● Data
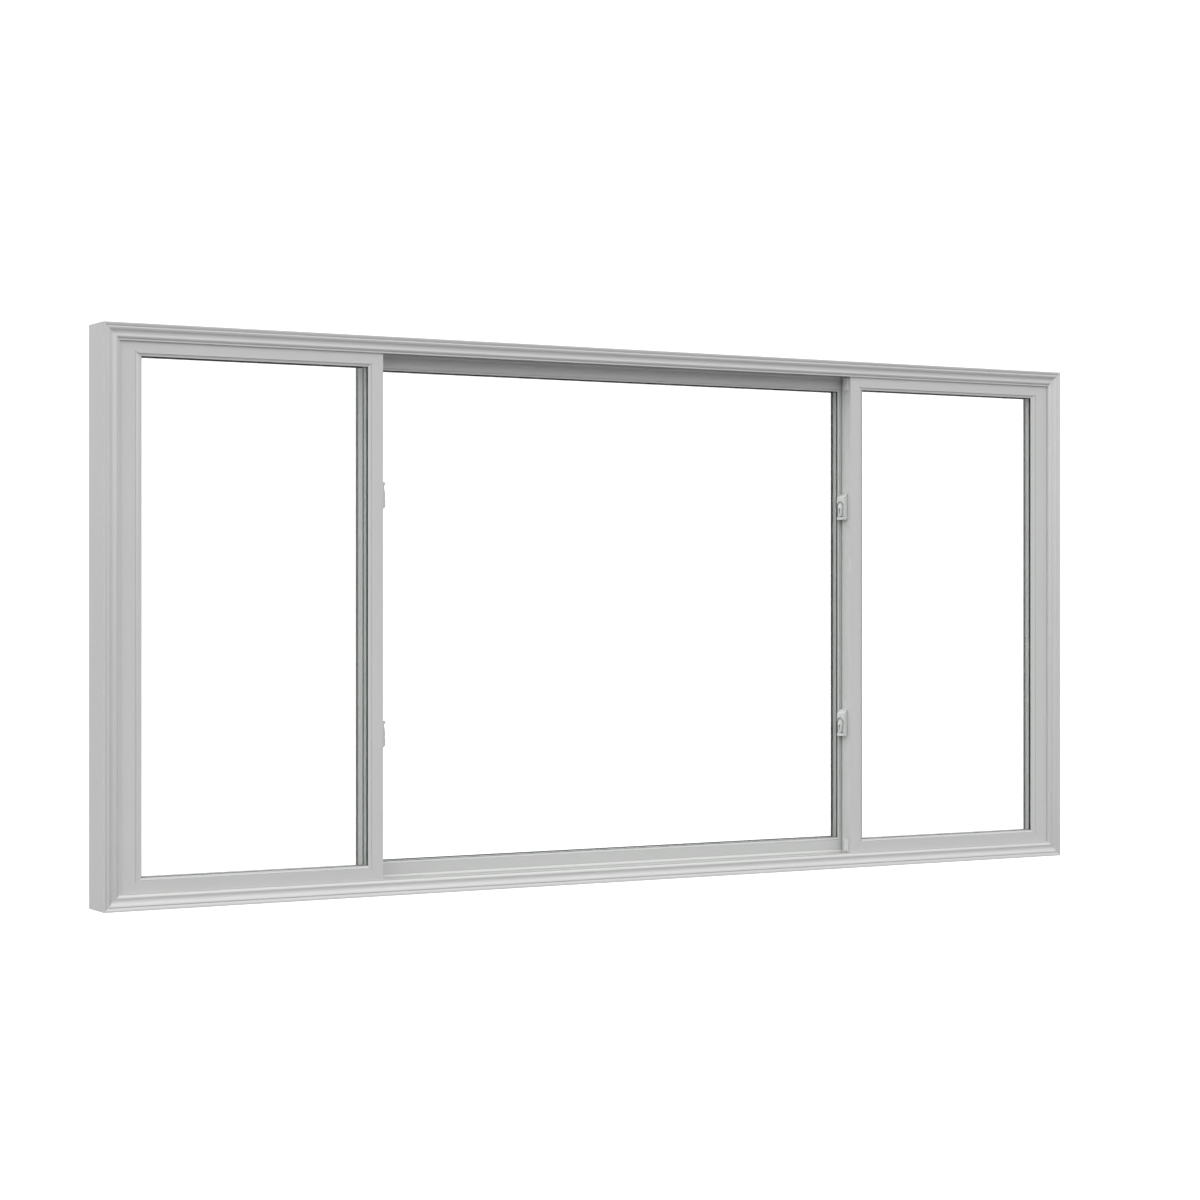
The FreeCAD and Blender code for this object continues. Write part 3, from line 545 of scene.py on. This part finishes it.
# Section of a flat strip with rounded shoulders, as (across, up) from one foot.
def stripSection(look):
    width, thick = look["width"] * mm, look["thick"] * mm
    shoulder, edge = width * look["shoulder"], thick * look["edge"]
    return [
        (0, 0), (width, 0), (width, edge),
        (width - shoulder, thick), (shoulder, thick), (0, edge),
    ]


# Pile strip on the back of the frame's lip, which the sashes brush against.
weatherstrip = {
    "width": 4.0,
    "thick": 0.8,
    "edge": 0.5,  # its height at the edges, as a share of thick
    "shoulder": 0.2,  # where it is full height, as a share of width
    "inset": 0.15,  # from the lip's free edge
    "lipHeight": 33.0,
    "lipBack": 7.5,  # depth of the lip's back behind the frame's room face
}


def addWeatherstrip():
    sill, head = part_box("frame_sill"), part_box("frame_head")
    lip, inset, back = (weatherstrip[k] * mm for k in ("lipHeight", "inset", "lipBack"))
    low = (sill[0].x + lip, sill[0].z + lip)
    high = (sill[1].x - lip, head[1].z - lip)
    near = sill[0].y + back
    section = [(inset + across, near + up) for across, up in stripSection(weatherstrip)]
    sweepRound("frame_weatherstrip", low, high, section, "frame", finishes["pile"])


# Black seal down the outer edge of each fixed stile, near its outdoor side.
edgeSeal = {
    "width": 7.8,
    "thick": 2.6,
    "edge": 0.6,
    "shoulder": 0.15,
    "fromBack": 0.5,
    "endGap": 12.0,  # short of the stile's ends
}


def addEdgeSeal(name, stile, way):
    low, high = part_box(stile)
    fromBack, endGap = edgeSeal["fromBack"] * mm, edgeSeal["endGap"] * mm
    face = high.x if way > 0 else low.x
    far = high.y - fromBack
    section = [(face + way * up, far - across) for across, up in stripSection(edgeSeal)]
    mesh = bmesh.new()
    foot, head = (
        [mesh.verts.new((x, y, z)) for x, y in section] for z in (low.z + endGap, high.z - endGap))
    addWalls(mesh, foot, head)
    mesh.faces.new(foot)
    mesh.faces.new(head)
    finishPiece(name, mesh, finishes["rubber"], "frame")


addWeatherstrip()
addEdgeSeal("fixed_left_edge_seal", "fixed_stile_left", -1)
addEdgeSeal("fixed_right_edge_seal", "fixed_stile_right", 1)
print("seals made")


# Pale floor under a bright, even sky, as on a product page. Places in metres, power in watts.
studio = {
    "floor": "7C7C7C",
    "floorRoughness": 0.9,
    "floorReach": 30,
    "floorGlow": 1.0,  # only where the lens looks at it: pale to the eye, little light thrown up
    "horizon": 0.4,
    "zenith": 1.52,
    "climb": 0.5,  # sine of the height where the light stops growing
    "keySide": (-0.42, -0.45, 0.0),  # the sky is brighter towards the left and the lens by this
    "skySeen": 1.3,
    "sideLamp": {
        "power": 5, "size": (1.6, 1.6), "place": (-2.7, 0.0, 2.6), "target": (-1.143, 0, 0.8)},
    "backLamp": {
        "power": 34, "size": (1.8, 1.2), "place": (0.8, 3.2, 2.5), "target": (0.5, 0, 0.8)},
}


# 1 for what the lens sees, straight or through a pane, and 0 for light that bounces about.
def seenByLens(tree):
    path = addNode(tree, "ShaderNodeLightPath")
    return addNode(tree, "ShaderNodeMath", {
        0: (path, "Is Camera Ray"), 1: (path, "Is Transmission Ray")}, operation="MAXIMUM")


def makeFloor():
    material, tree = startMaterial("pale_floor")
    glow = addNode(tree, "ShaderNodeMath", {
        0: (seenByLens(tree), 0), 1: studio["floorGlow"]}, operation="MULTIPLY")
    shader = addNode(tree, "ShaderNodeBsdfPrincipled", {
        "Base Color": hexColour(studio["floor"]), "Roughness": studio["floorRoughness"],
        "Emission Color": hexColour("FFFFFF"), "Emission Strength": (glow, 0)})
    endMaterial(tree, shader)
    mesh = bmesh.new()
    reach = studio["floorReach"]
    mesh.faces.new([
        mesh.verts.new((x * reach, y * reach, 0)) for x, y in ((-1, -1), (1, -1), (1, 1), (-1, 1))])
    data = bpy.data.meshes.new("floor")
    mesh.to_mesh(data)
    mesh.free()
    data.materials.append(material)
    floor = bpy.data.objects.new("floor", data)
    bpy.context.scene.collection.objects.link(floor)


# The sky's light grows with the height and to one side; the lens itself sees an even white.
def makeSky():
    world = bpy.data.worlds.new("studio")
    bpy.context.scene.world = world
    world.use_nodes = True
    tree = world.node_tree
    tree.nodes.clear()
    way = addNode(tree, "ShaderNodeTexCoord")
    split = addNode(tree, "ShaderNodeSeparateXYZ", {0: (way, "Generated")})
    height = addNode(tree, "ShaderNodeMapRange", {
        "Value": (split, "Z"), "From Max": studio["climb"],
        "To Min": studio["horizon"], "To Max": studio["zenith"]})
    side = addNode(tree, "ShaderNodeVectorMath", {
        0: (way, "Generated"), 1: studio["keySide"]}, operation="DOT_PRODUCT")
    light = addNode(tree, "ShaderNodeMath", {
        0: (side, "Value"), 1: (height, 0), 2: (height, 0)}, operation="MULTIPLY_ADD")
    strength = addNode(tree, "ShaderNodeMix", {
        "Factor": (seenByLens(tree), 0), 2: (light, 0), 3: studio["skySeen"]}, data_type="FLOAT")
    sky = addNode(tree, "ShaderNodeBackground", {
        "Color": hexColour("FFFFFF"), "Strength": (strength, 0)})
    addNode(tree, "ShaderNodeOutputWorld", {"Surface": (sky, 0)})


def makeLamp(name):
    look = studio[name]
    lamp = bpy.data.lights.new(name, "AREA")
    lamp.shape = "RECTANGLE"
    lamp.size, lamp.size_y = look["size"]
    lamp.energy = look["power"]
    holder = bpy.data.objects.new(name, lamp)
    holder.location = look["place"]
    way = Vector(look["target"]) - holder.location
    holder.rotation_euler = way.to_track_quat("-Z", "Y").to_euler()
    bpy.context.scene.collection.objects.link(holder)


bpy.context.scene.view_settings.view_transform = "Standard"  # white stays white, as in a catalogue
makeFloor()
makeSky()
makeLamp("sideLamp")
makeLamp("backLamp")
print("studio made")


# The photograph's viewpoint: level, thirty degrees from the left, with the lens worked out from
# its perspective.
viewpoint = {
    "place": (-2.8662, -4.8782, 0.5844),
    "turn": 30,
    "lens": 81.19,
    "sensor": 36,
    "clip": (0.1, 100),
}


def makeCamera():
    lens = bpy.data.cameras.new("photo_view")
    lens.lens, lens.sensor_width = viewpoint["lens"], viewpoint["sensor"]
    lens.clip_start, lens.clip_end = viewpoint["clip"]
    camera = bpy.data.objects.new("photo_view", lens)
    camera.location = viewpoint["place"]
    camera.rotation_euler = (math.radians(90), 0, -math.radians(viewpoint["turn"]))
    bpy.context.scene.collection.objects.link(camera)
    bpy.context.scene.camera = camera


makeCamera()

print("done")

● Aim
Repeat the material in full, exactly as it stands.

● Output below
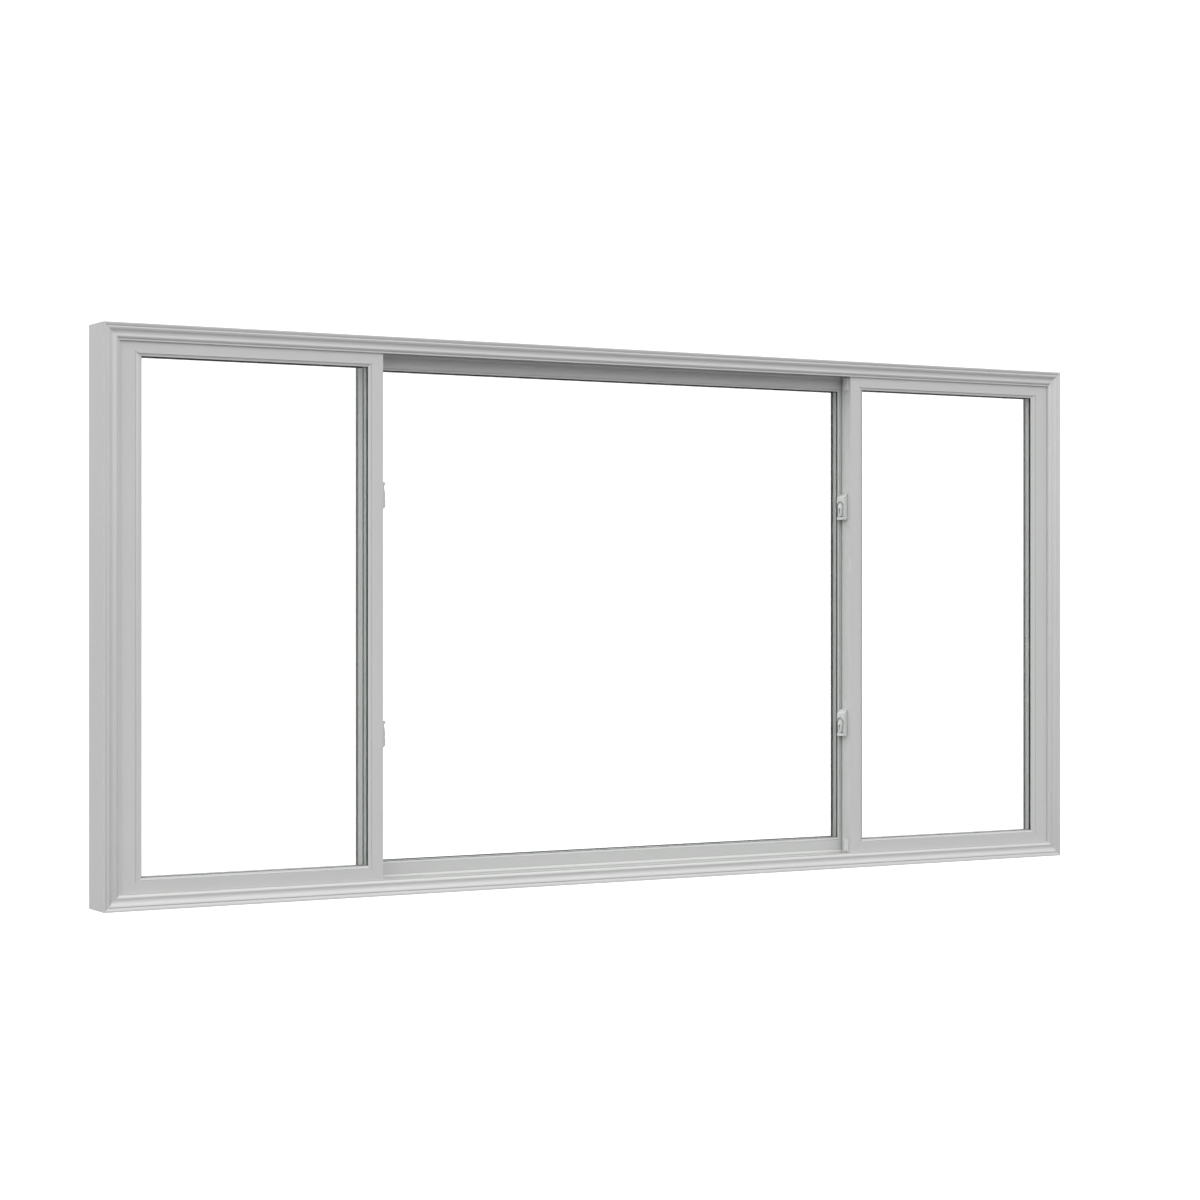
The FreeCAD and Blender code for this object continues. Write part 3, from line 545 of scene.py on. This part finishes it.
# Section of a flat strip with rounded shoulders, as (across, up) from one foot.
def stripSection(look):
    width, thick = look["width"] * mm, look["thick"] * mm
    shoulder, edge = width * look["shoulder"], thick * look["edge"]
    return [
        (0, 0), (width, 0), (width, edge),
        (width - shoulder, thick), (shoulder, thick), (0, edge),
    ]


# Pile strip on the back of the frame's lip, which the sashes brush against.
weatherstrip = {
    "width": 4.0,
    "thick": 0.8,
    "edge": 0.5,  # its height at the edges, as a share of thick
    "shoulder": 0.2,  # where it is full height, as a share of width
    "inset": 0.15,  # from the lip's free edge
    "lipHeight": 33.0,
    "lipBack": 7.5,  # depth of the lip's back behind the frame's room face
}


def addWeatherstrip():
    sill, head = part_box("frame_sill"), part_box("frame_head")
    lip, inset, back = (weatherstrip[k] * mm for k in ("lipHeight", "inset", "lipBack"))
    low = (sill[0].x + lip, sill[0].z + lip)
    high = (sill[1].x - lip, head[1].z - lip)
    near = sill[0].y + back
    section = [(inset + across, near + up) for across, up in stripSection(weatherstrip)]
    sweepRound("frame_weatherstrip", low, high, section, "frame", finishes["pile"])


# Black seal down the outer edge of each fixed stile, near its outdoor side.
edgeSeal = {
    "width": 7.8,
    "thick": 2.6,
    "edge": 0.6,
    "shoulder": 0.15,
    "fromBack": 0.5,
    "endGap": 12.0,  # short of the stile's ends
}


def addEdgeSeal(name, stile, way):
    low, high = part_box(stile)
    fromBack, endGap = edgeSeal["fromBack"] * mm, edgeSeal["endGap"] * mm
    face = high.x if way > 0 else low.x
    far = high.y - fromBack
    section = [(face + way * up, far - across) for across, up in stripSection(edgeSeal)]
    mesh = bmesh.new()
    foot, head = (
        [mesh.verts.new((x, y, z)) for x, y in section] for z in (low.z + endGap, high.z - endGap))
    addWalls(mesh, foot, head)
    mesh.faces.new(foot)
    mesh.faces.new(head)
    finishPiece(name, mesh, finishes["rubber"], "frame")


addWeatherstrip()
addEdgeSeal("fixed_left_edge_seal", "fixed_stile_left", -1)
addEdgeSeal("fixed_right_edge_seal", "fixed_stile_right", 1)
print("seals made")


# Pale floor under a bright, even sky, as on a product page. Places in metres, power in watts.
studio = {
    "floor": "7C7C7C",
    "floorRoughness": 0.9,
    "floorReach": 30,
    "floorGlow": 1.0,  # only where the lens looks at it: pale to the eye, little light thrown up
    "horizon": 0.4,
    "zenith": 1.52,
    "climb": 0.5,  # sine of the height where the light stops growing
    "keySide": (-0.42, -0.45, 0.0),  # the sky is brighter towards the left and the lens by this
    "skySeen": 1.3,
    "sideLamp": {
        "power": 5, "size": (1.6, 1.6), "place": (-2.7, 0.0, 2.6), "target": (-1.143, 0, 0.8)},
    "backLamp": {
        "power": 34, "size": (1.8, 1.2), "place": (0.8, 3.2, 2.5), "target": (0.5, 0, 0.8)},
}


# 1 for what the lens sees, straight or through a pane, and 0 for light that bounces about.
def seenByLens(tree):
    path = addNode(tree, "ShaderNodeLightPath")
    return addNode(tree, "ShaderNodeMath", {
        0: (path, "Is Camera Ray"), 1: (path, "Is Transmission Ray")}, operation="MAXIMUM")


def makeFloor():
    material, tree = startMaterial("pale_floor")
    glow = addNode(tree, "ShaderNodeMath", {
        0: (seenByLens(tree), 0), 1: studio["floorGlow"]}, operation="MULTIPLY")
    shader = addNode(tree, "ShaderNodeBsdfPrincipled", {
        "Base Color": hexColour(studio["floor"]), "Roughness": studio["floorRoughness"],
        "Emission Color": hexColour("FFFFFF"), "Emission Strength": (glow, 0)})
    endMaterial(tree, shader)
    mesh = bmesh.new()
    reach = studio["floorReach"]
    mesh.faces.new([
        mesh.verts.new((x * reach, y * reach, 0)) for x, y in ((-1, -1), (1, -1), (1, 1), (-1, 1))])
    data = bpy.data.meshes.new("floor")
    mesh.to_mesh(data)
    mesh.free()
    data.materials.append(material)
    floor = bpy.data.objects.new("floor", data)
    bpy.context.scene.collection.objects.link(floor)


# The sky's light grows with the height and to one side; the lens itself sees an even white.
def makeSky():
    world = bpy.data.worlds.new("studio")
    bpy.context.scene.world = world
    world.use_nodes = True
    tree = world.node_tree
    tree.nodes.clear()
    way = addNode(tree, "ShaderNodeTexCoord")
    split = addNode(tree, "ShaderNodeSeparateXYZ", {0: (way, "Generated")})
    height = addNode(tree, "ShaderNodeMapRange", {
        "Value": (split, "Z"), "From Max": studio["climb"],
        "To Min": studio["horizon"], "To Max": studio["zenith"]})
    side = addNode(tree, "ShaderNodeVectorMath", {
        0: (way, "Generated"), 1: studio["keySide"]}, operation="DOT_PRODUCT")
    light = addNode(tree, "ShaderNodeMath", {
        0: (side, "Value"), 1: (height, 0), 2: (height, 0)}, operation="MULTIPLY_ADD")
    strength = addNode(tree, "ShaderNodeMix", {
        "Factor": (seenByLens(tree), 0), 2: (light, 0), 3: studio["skySeen"]}, data_type="FLOAT")
    sky = addNode(tree, "ShaderNodeBackground", {
        "Color": hexColour("FFFFFF"), "Strength": (strength, 0)})
    addNode(tree, "ShaderNodeOutputWorld", {"Surface": (sky, 0)})


def makeLamp(name):
    look = studio[name]
    lamp = bpy.data.lights.new(name, "AREA")
    lamp.shape = "RECTANGLE"
    lamp.size, lamp.size_y = look["size"]
    lamp.energy = look["power"]
    holder = bpy.data.objects.new(name, lamp)
    holder.location = look["place"]
    way = Vector(look["target"]) - holder.location
    holder.rotation_euler = way.to_track_quat("-Z", "Y").to_euler()
    bpy.context.scene.collection.objects.link(holder)


bpy.context.scene.view_settings.view_transform = "Standard"  # white stays white, as in a catalogue
makeFloor()
makeSky()
makeLamp("sideLamp")
makeLamp("backLamp")
print("studio made")


# The photograph's viewpoint: level, thirty degrees from the left, with the lens worked out from
# its perspective.
viewpoint = {
    "place": (-2.8662, -4.8782, 0.5844),
    "turn": 30,
    "lens": 81.19,
    "sensor": 36,
    "clip": (0.1, 100),
}


def makeCamera():
    lens = bpy.data.cameras.new("photo_view")
    lens.lens, lens.sensor_width = viewpoint["lens"], viewpoint["sensor"]
    lens.clip_start, lens.clip_end = viewpoint["clip"]
    camera = bpy.data.objects.new("photo_view", lens)
    camera.location = viewpoint["place"]
    camera.rotation_euler = (math.radians(90), 0, -math.radians(viewpoint["turn"]))
    bpy.context.scene.collection.objects.link(camera)
    bpy.context.scene.camera = camera


makeCamera()

print("done")